De ce lieu si particulier auquel la barque permet d'accéder, des souvenirs et des fragments de mémoire remontent. La figure de la mère, notamment, s'immisce dans l'écriture. L'ensemble devient mythologique. On pense au Styx, à un Styx breton. L'acte d'écrire est une barque de granite qui s'enfonce dans le Yeun Elez.

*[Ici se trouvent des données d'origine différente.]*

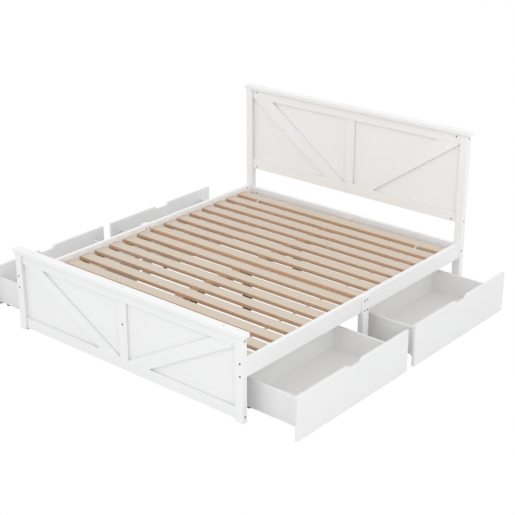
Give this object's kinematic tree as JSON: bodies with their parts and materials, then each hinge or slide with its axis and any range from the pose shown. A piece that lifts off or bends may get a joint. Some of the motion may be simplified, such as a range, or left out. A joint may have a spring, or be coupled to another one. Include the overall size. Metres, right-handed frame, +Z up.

elle a saigné quand la mère entrait
dans la chambre
elle est tombée de sa chaise quand la mère ouvrait
la porte 
de la chambre

elle ne dit pas que c'est important elle dit comment
sortir de là elle invente une voix pour ne pas perdre
le nord ou qui ferait pareil

elle dit l'écriture la béquille
elle dit heureusement ma mère et elle n'en revient 
pas 
le chemin la longue haleine les montagnes les
océans les landes de
bruyère la caresse perdue 
elle dit c'est indéfinissable la langue 


La position de la narratrice interroge. Ce "elle dit", très présent, en anaphore ou à distance du reste du poème, en marge. Une narration qui surgit et qui commande pour faire jaillir, et avec quelle puissance, les mots qui ne sauraient être dits autrement.  Une mise à distance qui rend possible le dire poétique. 

Pour finir, je ne résiste pas à vous donner à lire un extrait des dernières pages de ce recueil.


la mère comme le désir ne savent pas les frontières
ni la 
géographie
l'écriture fait la route

elle dit le poids du
viatique elle dit la bête
de somme

Beaucoup d'autres choses à dire et à ressentir dans ce travail, bien sûr. Mais je vous laisse les découvrir. Il y a tant à explorer en poésie.